What is asked: Go over the listing below line by line and tally those containing "Blender". Give only the tally.
— start of Dataset records —
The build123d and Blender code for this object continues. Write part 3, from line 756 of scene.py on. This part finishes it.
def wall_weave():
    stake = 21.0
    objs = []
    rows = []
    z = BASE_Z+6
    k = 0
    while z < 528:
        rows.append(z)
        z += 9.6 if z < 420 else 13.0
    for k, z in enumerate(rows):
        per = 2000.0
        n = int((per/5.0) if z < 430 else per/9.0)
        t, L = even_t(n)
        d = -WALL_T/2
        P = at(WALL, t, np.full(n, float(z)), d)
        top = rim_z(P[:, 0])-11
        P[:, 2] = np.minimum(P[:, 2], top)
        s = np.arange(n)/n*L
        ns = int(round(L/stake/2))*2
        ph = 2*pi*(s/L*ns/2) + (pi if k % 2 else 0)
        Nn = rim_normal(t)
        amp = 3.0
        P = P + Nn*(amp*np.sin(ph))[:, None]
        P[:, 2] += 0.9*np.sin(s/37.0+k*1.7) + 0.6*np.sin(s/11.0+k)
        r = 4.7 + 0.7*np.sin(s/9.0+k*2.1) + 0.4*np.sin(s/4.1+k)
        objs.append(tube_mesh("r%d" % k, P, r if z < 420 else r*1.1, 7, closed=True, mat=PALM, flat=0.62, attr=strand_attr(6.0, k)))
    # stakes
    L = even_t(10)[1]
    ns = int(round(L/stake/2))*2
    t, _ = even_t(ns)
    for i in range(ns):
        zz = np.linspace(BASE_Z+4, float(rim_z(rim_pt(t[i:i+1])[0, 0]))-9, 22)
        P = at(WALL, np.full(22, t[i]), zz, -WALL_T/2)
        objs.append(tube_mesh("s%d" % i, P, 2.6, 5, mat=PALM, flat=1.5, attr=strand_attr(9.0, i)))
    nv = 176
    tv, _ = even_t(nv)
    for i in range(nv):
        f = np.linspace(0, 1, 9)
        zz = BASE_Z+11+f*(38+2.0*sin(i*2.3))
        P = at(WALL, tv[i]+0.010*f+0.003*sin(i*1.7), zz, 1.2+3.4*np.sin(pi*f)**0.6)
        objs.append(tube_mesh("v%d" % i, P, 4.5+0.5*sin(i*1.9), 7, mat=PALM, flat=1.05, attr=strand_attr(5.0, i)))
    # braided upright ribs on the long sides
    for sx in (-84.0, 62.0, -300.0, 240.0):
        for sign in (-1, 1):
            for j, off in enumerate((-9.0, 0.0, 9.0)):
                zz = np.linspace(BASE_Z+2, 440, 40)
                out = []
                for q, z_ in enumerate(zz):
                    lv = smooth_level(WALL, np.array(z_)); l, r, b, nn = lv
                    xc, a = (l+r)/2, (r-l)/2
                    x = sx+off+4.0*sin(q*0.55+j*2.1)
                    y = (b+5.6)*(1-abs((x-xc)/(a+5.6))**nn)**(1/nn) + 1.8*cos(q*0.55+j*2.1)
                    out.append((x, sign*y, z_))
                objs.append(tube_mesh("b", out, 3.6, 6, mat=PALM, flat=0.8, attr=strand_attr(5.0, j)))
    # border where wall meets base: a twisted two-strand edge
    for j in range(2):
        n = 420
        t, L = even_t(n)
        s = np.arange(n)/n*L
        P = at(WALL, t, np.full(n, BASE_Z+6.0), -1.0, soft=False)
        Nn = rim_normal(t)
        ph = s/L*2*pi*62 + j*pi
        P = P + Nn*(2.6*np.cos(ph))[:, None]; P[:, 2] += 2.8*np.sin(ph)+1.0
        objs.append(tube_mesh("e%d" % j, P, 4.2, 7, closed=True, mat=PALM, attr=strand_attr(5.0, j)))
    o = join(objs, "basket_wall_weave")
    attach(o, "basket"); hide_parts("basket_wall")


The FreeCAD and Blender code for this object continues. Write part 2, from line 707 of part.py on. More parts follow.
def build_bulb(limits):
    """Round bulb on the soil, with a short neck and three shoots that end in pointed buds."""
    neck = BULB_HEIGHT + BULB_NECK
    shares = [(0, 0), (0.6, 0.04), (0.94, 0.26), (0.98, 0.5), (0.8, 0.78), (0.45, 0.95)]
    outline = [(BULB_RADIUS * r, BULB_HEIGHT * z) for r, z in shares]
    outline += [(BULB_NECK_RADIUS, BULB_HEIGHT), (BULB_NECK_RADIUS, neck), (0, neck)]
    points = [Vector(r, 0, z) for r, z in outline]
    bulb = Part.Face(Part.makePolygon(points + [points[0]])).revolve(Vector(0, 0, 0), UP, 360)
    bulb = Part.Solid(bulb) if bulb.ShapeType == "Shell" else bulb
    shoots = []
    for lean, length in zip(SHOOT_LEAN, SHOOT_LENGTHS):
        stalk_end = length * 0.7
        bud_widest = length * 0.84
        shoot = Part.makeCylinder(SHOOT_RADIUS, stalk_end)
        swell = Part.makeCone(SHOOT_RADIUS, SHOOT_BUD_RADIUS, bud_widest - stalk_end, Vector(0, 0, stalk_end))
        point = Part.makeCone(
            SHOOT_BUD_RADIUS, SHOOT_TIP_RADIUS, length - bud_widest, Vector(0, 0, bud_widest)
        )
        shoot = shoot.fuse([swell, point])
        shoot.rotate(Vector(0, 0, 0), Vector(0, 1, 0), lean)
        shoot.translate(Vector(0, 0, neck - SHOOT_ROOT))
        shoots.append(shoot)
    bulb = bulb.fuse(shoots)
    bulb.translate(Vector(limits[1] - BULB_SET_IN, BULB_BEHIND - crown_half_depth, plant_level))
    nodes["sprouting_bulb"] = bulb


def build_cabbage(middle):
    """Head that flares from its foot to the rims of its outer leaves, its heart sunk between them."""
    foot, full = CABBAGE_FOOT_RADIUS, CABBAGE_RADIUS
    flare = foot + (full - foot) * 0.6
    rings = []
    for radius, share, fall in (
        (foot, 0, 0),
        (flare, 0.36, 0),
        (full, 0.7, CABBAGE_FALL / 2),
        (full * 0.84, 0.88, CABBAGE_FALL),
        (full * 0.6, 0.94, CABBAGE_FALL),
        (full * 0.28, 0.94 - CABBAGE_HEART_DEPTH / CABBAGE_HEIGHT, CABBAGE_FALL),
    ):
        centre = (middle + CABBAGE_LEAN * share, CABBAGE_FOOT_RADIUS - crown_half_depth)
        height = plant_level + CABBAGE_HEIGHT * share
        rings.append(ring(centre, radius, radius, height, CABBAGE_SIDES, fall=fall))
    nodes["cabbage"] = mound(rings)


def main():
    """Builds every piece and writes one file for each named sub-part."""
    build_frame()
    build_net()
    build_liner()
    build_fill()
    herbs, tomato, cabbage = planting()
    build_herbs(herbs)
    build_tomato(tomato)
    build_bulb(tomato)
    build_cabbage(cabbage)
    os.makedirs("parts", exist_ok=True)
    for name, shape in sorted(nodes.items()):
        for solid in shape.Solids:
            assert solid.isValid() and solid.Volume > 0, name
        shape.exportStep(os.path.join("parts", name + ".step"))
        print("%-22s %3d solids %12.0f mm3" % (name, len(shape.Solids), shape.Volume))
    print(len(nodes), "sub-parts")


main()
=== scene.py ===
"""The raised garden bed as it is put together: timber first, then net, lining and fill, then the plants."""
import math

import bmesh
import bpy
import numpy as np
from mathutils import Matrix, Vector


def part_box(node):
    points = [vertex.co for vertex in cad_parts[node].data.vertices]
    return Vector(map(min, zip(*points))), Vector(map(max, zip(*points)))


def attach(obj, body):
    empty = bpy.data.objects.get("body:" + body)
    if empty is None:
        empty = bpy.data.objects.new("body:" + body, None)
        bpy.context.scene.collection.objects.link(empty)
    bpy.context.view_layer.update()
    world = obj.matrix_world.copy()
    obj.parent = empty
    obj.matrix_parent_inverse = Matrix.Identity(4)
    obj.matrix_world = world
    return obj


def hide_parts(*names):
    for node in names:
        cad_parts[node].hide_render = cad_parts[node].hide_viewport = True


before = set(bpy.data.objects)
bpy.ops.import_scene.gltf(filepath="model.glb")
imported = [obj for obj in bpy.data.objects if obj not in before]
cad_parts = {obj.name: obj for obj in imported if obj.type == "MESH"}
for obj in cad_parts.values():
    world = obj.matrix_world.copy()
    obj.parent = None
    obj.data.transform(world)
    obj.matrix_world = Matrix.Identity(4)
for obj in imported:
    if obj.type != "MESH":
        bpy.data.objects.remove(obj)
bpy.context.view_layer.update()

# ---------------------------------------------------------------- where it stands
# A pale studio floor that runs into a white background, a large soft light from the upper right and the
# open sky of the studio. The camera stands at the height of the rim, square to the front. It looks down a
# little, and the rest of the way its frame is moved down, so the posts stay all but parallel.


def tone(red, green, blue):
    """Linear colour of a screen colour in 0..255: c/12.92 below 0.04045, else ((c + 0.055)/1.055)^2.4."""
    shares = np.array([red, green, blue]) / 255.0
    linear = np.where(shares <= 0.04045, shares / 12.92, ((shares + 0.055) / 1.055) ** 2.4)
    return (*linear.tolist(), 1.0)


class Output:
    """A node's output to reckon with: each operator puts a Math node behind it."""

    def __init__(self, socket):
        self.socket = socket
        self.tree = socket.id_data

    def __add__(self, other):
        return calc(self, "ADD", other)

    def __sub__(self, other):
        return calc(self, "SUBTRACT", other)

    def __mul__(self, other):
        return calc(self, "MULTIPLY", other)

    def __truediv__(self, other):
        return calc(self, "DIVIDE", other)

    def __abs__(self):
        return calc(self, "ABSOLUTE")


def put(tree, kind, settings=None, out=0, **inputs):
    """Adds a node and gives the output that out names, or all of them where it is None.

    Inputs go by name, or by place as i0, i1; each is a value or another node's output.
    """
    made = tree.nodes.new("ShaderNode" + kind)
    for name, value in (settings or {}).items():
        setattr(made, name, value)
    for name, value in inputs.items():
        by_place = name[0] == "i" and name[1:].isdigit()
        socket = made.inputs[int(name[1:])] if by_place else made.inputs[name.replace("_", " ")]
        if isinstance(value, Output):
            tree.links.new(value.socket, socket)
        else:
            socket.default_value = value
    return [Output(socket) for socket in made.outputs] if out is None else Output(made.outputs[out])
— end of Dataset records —
Response: 2